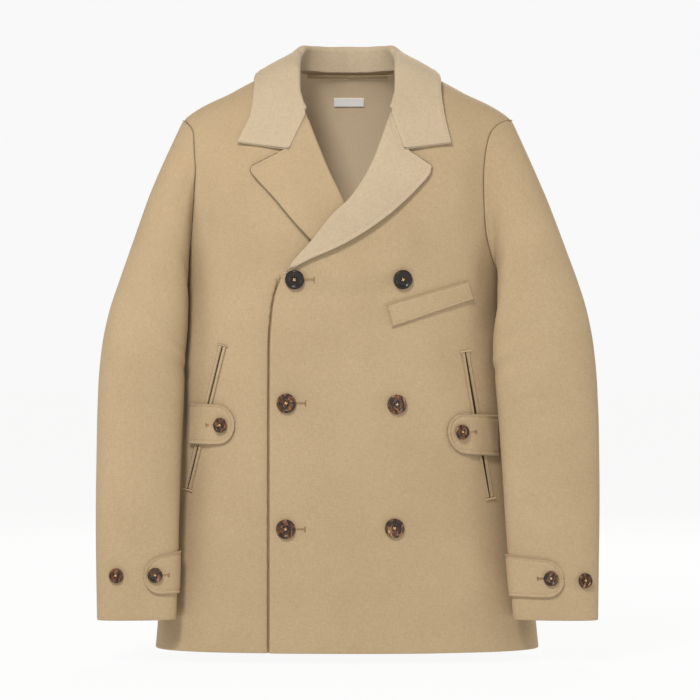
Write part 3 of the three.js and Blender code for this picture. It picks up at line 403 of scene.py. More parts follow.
def ring_point(angle, z, face, lapped):
    """A squarish oval by angle: 0 at the left side seam, half a turn at the right one."""
    square = read(BODY, "square", "z", z)
    c = np.cos(angle)
    x = half_width(c, z) * np.sign(c) * np.abs(c) ** (2 / square)
    depth = read(BODY, face, "z", z) * np.abs(np.sin(angle)) ** (2 / square)
    return faced(x, z, depth, face, lapped)


def ring_angle(x, z):
    square = read(BODY, "square", "z", z)
    share = np.minimum(1, np.abs(x) / half_width(x, z))
    return np.arccos(np.sign(x) * share ** (square / 2))


def normal_of(point, a, b, step_a, step_b, outward):
    """Cross product of the two directions of a surface, on the side of outward."""
    along_a = point(a + step_a, b) - point(a - step_a, b)
    n = unit(np.cross(along_a, point(a, b + step_b) - point(a, b - step_b)))
    return np.where(np.sum(n * outward, axis=-1, keepdims=True) < 0, -n, n)


def front_out(x, z, lapped, lift):
    place = lambda a, b: front_point(a, b, lapped)
    return place(x, z) + normal_of(place, x, z, 0.5, 0.5, FRONT) * np.asarray(lift)[..., None]


def edge_x(tab, s):
    """Where a row of the yoke meets an edge line."""
    shares = yoke_share(tab["x"], tab["z"])
    shares[0], shares[-1] = 0, 1
    return smooth_read(shares, tab["x"], 1 - s * s)


def spaced(curve, goal):
    """Rows of points at shares of each row's length, or that many even steps, from a curve over 0 to 1."""
    dense = np.sin(np.linspace(0, math.pi / 2, 200))[None, :]
    goal = np.linspace(0, 1, goal + 1) if np.ndim(goal) == 0 else goal
    return curve(np.stack([np.interp(goal * row[-1], row, dense[0]) for row in run_length(curve(dense), 1)]))


LOW_ROWS = 118
YOKE_ROWS = 84
LOW_Z = np.linspace(HEM_Z, UNDERARM_Z, LOW_ROWS, endpoint=False)[:, None]
YOKE_S = (1 - np.linspace(0, 1, YOKE_ROWS) ** 1.3)[:, None]
FRONT_COLUMNS = 84
UNDER_COLUMNS = np.unique(np.concatenate([np.linspace(0, 1, 91), np.linspace(0.45, 0.57, 81)]).round(5))
BACK_COLUMNS = 120


def front_grid(sign):
    """A front from its front edge out to the side seam and armhole, hem to shoulder."""
    lapped = sign > 0
    start = ring_angle(read(EDGE[sign], "x", "z", LOW_Z), LOW_Z)
    stop = 0 if lapped else math.pi
    columns = FRONT_COLUMNS if lapped else UNDER_COLUMNS
    low = spaced(lambda u: ring_point(lerp(start, stop, u), LOW_Z + 0 * u, "front", lapped), columns)
    inner = edge_x(ROLL[sign], YOKE_S) + sign * ROLL_SHORT * smooth(0, 0.2, YOKE_S) * smooth(1, 0.93, YOKE_S)
    outer = sign * edge_x(ARMHOLES["front", sign], YOKE_S)
    high = spaced(lambda u: yoke_point(lerp(inner, outer, u), -YOKE_S + 0 * u, lapped), columns)
    grid = np.concatenate([low, high])
    grid[..., 1] -= SEAM / 2
    return grid


def back_grid():
    """The back from the right side across to the left, hem to neck and shoulders."""
    def low(sign):
        angle = lambda u: math.pi / 2 * (1 - sign * u) + 0 * LOW_Z
        return spaced(lambda u: ring_point(angle(u), LOW_Z + 0 * u, "back", False), BACK_COLUMNS // 2)

    def high(sign):
        share = 1 - YOKE_S
        reach = edge_x(ARMHOLES["back", sign], YOKE_S)
        corner = lerp(reach * 0.36, NECK_CORNER, share)

        def point(x):
            top = np.where(x < NECK_CORNER, read(NECKLINE, "s", "x", x), 0)
            return yoke_point(sign * x, np.maximum(1e-6, lerp(1, top, share)))
        near = spaced(lambda u: point(corner * u), BACK_COLUMNS // 6)
        far = spaced(lambda u: point(lerp(corner, reach, u)), BACK_COLUMNS // 3)
        return np.concatenate([near, far[:, 1:]], axis=1)
    halves = [np.concatenate([low(sign), high(sign)]) for sign in (-1, 1)]
    grid = np.concatenate([halves[0][:, ::-1], halves[1][:, 1:]], axis=1)
    grid[..., 1] += SEAM / 2
    return grid


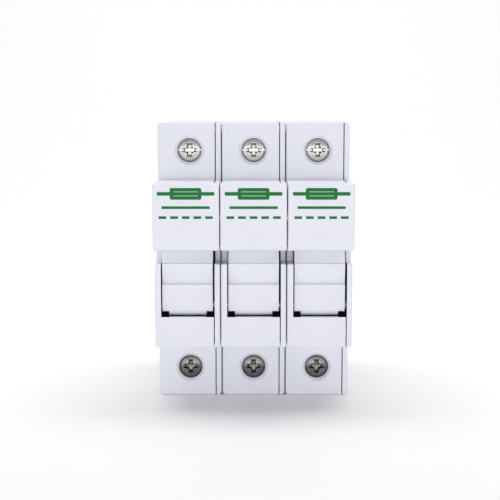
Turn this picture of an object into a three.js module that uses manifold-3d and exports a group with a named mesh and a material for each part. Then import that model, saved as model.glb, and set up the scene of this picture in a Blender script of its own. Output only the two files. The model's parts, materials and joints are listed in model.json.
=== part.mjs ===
// Three-pole holder for 10 x 38 mm cartridge fuses, clipped on a 35 mm rail.
// Millimetres, +Z up, the front faces -Y. The origin is the middle of the rail seat.
// Each pole is a moulded shell closed by a side cover. A hinged carrier holds the fuse
// and swings it out of two sprung contacts, and a cage clamp at each end takes a wire.
import * as THREE from 'three';
import { mergeVertices } from 'three/addons/utils/BufferGeometryUtils.js';
import Module from 'manifold-3d';

const wasm = await Module();
wasm.setup();

// ---- Driving dimensions: one pole, seen along its own centre line ----

const POLES = 3;
const POLE_PITCH = 18;
const SIDE = 8.87; // half the width of one pole
const SEAM = 7.2; // where the shell ends, and the inner face of its left wall
const COVER_INSIDE = 7.35; // inner face of the side cover
const PAST = 1; // how far a cutter runs past the face that it cuts
const OVERLAP = 0.1; // how far two pieces or cutters that are joined run into each other

const FRONT = -57.5; // front of the housing
const TERMINAL_FACE = -43.5; // front of the two terminal blocks
const BACK = 5; // rear of the housing, behind the rail
const TOP = 38.5;
const BOTTOM = -39;
const BLOCK = 22.5; // half the height of the front block
const SKIN = 1.6; // general wall thickness

// ---- Rail seat, hook and clip ----

const SEAT_HALF = 15.5; // half the height of the seat plane
const SEAT_RELIEF = 0.2; // the housing steps back this far beyond the seat
const RAIL_SLOT = { upper: 17.8, lower: -18.6 };
const HOOK = { front: 1.3, back: 3.6, tip: 15.8, root: 19 };
const CHANNEL = { half: 6.2, front: 1.05, lip: 3.8, lipHalf: 4.7 };
const CLIP = { half: 6, front: 1.5, back: 3.6, ridgeBack: 4.8, ridgeHalf: 4.5 };
const CLIP_Z = { tip: -15.7, ridgeTop: -19.5, bottom: -38.8 };
const CLIP_LIP = { slope: 1.6, thick: 1, proud: 0.3, height: 2 }; // the edge under the rail
const PULL_SLOT = { half: 2.6, low: 1.4, high: 3 }; // for a screwdriver, above the clip's end
const LUG = { half: 1.8, front: -3, top: -22.8, bottom: -24.4 };
const SPRING_POCKET = { half: 2.2, front: -3.4, top: -22.6, bottom: -33.6 };
const COIL = { radius: 1.3, wire: 0.25, turns: 6, stepsPerTurn: 8, y: -1.2, gap: 0.05 };

// ---- Front window, finger scoop and hinge ----

const WINDOW = { bottom: -14.1, top: 21 };
const PANEL_BACK = FRONT + 1.5; // rear of the panel below the window
const SCOOP = { shelf: 0.5, depth: -51.3, curveEnd: 5, top: 19.2 };
const SCOOP_PULL = { forward: 2, down: 4, up: 6 }; // handles of the scoop's curve
const CHAMBER = { back: -35.4, floor: -21 };
const CORE = { front: CHAMBER.back + 1.8, back: -1.8, far: 19.6 }; // hollows behind the fuse
const REAR_CORE = { front: -10.6, upperBack: 3.2, lowerBack: -5, near: 21.5 };
const PIVOT = { y: -54.15, z: -11.2, pin: 1.1, hole: 1.2, seat: 1.16, end: 8.4 };

// ---- Fuse ----

const FUSE = { y: -46.5, middle: -1.6, half: 19, capRadius: 5.15, capLength: 9.5 };
const TUBE = { outer: 4.8, inner: 3.2, gap: 0.05 };
const CAP = { inside: 4.85, end: 0.5, chamfer: 0.4 };
const ELEMENT = { half: 1, halfThickness: 0.1 };

// ---- Terminals: distances from the rail axis, given for both ends ----

const ENDS = {
  upper: { sign: 1, screw: 30.8, outside: TOP },
  lower: { sign: -1, screw: 31, outside: -BOTTOM },
};
const TERMINAL = { front: -36, back: -15.2, near: 25.3, reach: 6.1 };
const HEAD_HOLE = { radius: 3.35, mouth: 3.95, coneDepth: 1.2, seat: -39.9 };
const SHANK_HOLE = { radius: 2.6 }; // through the wall behind the head
const HEAD = { radius: 3.2, front: -42.6, back: -40, crown: 0.2, dome: 0.9 };
const SLOT = { half: 0.45, depth: 1.2 };
const CROSS = { half: 0.62, reach: 2.25, depth: 1.5 };
const SHANK = { radius: 2.4, end: -26.5, chamfer: 0.45 };
const CAGE = { half: 6.7, wall: 1.5, front: -29.3, frontWall: 2.4, back: -16.2, rearWall: 1.4 };
const CAGE_HALF_HEIGHT = 4.1;
const WIRE_HOLE = { half: 4.6, front: -24.7, back: -17.7 };
const BAR_SLOT_GAP = 0.15; // round the bar where it crosses the shell's walls

// ---- Contacts ----

const BAR = { half: 4.8, front: -26.3, back: -24.8, pastCage: 0.4 };
const LEG = { near: 21.7, far: 23.2 }; // the leg that crosses from the bar to the jaw
const JAW = { back: -36.4, plate: 1.2, inside: 5.3, outside: 6.1, offset: 14.6, half: 3 };
const JAW_LIP = { bend: -46.5, tip: -49.7, spread: 0.75 };
const CLAMP_SPRING = { inside: 6.25, outside: 6.65, back: -35.75, front: -45.5, half: 1.5 };

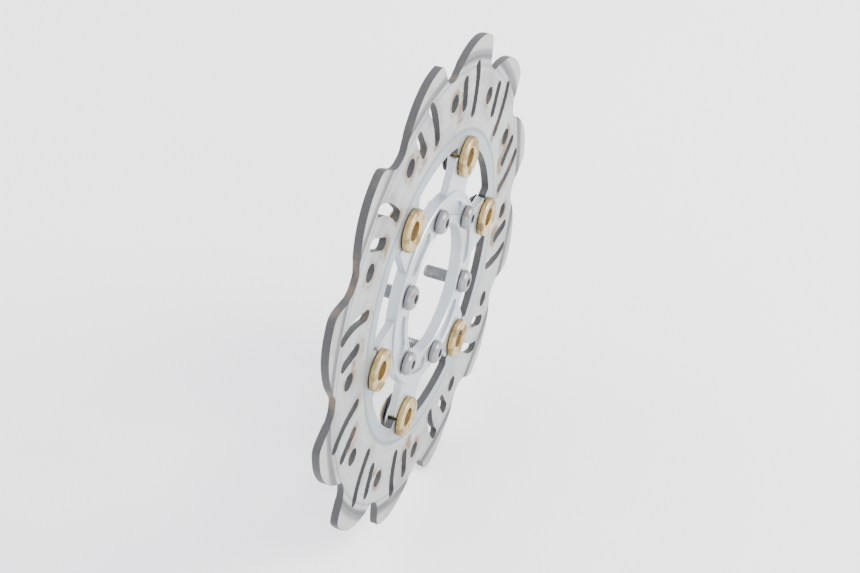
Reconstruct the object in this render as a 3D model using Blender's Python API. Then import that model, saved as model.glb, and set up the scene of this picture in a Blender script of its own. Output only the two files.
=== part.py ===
"""Floating wave brake disc: a steel ring on six drive buttons round an aluminium carrier.

Metres, +Z up. The disc stands upright and turns about the Y axis. The origin is on that axis, in the
plane where the carrier's back sits on the wheel hub. -Y is the outer side, where the button heads are.
Angles are clockwise from +Z as seen from the outer side.
"""

import math

import bmesh
import bpy
from mathutils import Matrix, Vector

# ---- driving dimensions, from the middle outwards -------------------------------------------------

FIT = 0.0003                  # gap left between neighbouring pieces

CARRIER_BORE = 0.029          # radius of the hole for the hub's spigot
BOLTS = 6
BOLT_MARGIN = 0.0065          # from the bore to the middle of a bolt
LAND_MARGIN = 0.0075          # from there to the edge of the thick middle, the land
LAND_BEHIND_RING = 0.0010     # how far the hub seat lies behind the ring's back face
LAND_PROUD = 0.0010           # how far the land stands out in front of the arms
ARM_OVERLAP = 0.0030          # how far the arms' plate runs into the land

BOLT_RADIUS = 0.0030
BOLT_HEAD_EDGE = 0.00225      # head radius beyond the shank
BOLT_HEAD_HEIGHT = 0.0033
BOLT_REACH = 0.0120           # past the seat, into the hub
SOCKET_WIDTH = 0.0040         # across flats
SOCKET_DEPTH = 0.0020

BUTTONS = 6
BUTTON_PHASE = 35.5           # degrees, where the first button sits
BUTTON_RADIUS = 0.0062        # the shank that carries ring and carrier
BUTTON_WALL = 0.0010          # left between the circlip's groove and the bore
HEAD_OVERHANG = 0.0028
HEAD_HEIGHT = 0.0028
HEAD_CHAMFER = 0.0007
GROOVE_DEPTH = 0.0010
BUTTON_END = 0.0010           # shank left behind the circlip's groove
END_CHAMFER = 0.0004
ARM_NECK = 0.0060             # arm seen between the land and a button's head
LUG_WALL = 0.0045             # metal beside a button, in ring lugs and carrier arms
LUG_PARTING = 0.0012          # open gap between a ring lug and the arm that faces it
LUG_LENGTH = 0.0050           # from the button circle out to the ring's inner edge

WASHER_OVERHANG = 0.0032
WASHER_THICKNESS = 0.0008
WAVE_OVERHANG = 0.0025
WAVE_THICKNESS = 0.0004
WAVE_HEIGHT = 0.0007          # crest to trough
WAVES = 3
CIRCLIP_WIDTH = 0.0027
CIRCLIP_THICKNESS = 0.0010
CIRCLIP_MOUTH = 60.0          # degrees left open
CIRCLIP_EAR = 0.0012          # how far its two ears stand out

RING_THICKNESS = 0.0035
RING_BAND = 0.047             # from the ring's inner edge out to the petal tips
PETALS = 12
PETAL_DEPTH = 0.0138          # from a petal's tip down to the valley beside it
PETAL_PHASE = 1.0             # degrees, where the first petal's tip points
PETAL_RISE = 17.0             # degrees of the gentle flank before a tip
PETAL_FALL = 6.3              # degrees from a tip to half-way down its steep flank
PETAL_EASE = 0.9              # degrees over which the outline's corners are rounded
PETAL_STEPS = 24              # outline points for each petal

# Each cut's places are (depth below the petal tips, degrees from the petal's tip).
HOLE_DIAMETER = 0.0078
HOLE_PLACE = (0.0246, -15.9)
SHORT_SLOT_WIDTH = 0.0054
SHORT_SLOT_PATH = ((0.0180, -9.5), (0.0232, -8.5), (0.0288, -7.4))
LONG_SLOT_WIDTH = 0.0050
LONG_SLOT_PATH = ((0.0131, -2.0), (0.0215, 0.5), (0.0329, 2.0))

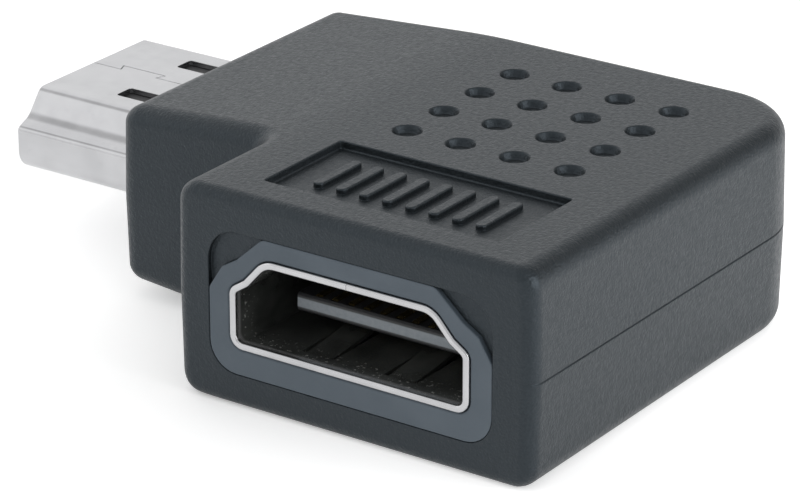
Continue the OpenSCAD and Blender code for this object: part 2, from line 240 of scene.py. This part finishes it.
def dress(ob, name, material, node, sharp=38.0, weight=50):
    """Normals, material and place of a finished piece."""
    bm = bmesh.new()
    bm.from_mesh(ob.data)
    bmesh.ops.remove_doubles(bm, verts=bm.verts, dist=2e-4)
    bmesh.ops.dissolve_degenerate(bm, edges=bm.edges, dist=1e-4)
    loose = [v for v in bm.verts if not v.link_faces]
    bmesh.ops.delete(bm, geom=loose, context="VERTS")
    for f in bm.faces:
        f.smooth = True
    for e in bm.edges:
        e.smooth = not (len(e.link_faces) == 2 and e.calc_face_angle(0) > math.radians(sharp))
    bm.to_mesh(ob.data)
    bm.free()
    mod = ob.modifiers.new("n", "WEIGHTED_NORMAL")
    mod.mode = "FACE_AREA"
    mod.weight = weight
    mod.keep_sharp = True
    dg = bpy.context.evaluated_depsgraph_get()
    me = bpy.data.meshes.new_from_object(ob.evaluated_get(dg))
    ob.modifiers.clear()
    old = ob.data
    ob.data = me
    bpy.data.meshes.remove(old)
    me.transform(TO_ROW)
    me.materials.clear()
    me.materials.append(material)
    me.name = name
    ob.name = name
    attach(ob, "root")
    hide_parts(node)
    return ob


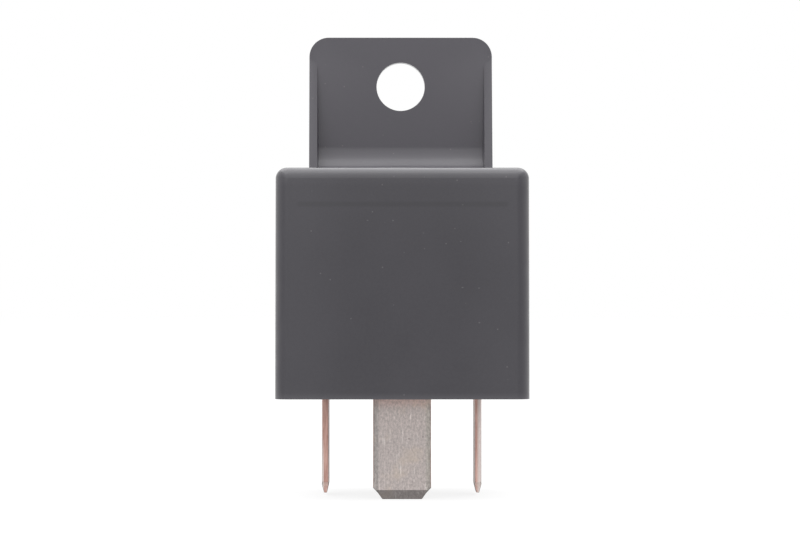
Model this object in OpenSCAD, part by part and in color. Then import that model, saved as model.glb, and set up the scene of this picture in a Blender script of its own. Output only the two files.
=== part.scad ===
// Plug-in change-over relay with a moulded cover and mounting tab.
// Millimetres, +Z up. The origin is on the seating face, in the middle of the cover.
// The front is -Y, the mounting tab rises along the rear (+Y), and the blades hang below the seating face.

/* [Cover] */
// Width of the cover across its open rim
body_w = 27.4; // [27:0.1:30]
// Depth of the cover across its open rim
body_d = 27.4; // [27:0.1:30]
// Height of the cover above the seating face
body_h = 24.9; // [24:0.1:28]
// Thickness of the cover's side walls
wall = 1.2; // [1:0.05:1.3]
// Thickness of the cover's roof
roof = 1.2; // [1:0.05:1.6]
// Radius of the upright outer edges, at the rim
edge_r = 1.5; // [1.4:0.1:2.4]
// Radius around the top of the cover
top_r = 1.2; // [0.6:0.1:1.3]
// Radius of the cavity's upright edges
cavity_r = 0.6; // [0.5:0.1:1]
// Draft of the cover's outer walls, in degrees
draft = 0.15; // [0.05:0.05:0.5]
// Draft of the cavity, in degrees
cavity_draft = 0.3; // [0.1:0.1:0.4]

/* [Mounting tab] */
// Width of the tab
tab_w = 20.8; // [16:0.1:23]
// Height of the tab above the cover's roof
tab_h = 15.45; // [14:0.05:20]
// Thickness of the tab
tab_t = 2.2; // [1.8:0.1:3]
// How far the tab's back stays in front of the cover's rear wall
tab_set = 0.1; // [0.05:0.05:0.5]
// Radius of the tab's two upper corners
tab_r = 2.2; // [1:0.1:4]
// Diameter of the screw hole
hole_d = 5.5; // [4.2:0.1:6.5]
// Distance from the tab's top edge to the centre of the hole
hole_drop = 5.6; // [5:0.1:7]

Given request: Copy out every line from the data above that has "node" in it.

Final answer:
def dress(ob, name, material, node, sharp=38.0, weight=50):
    hide_parts(node)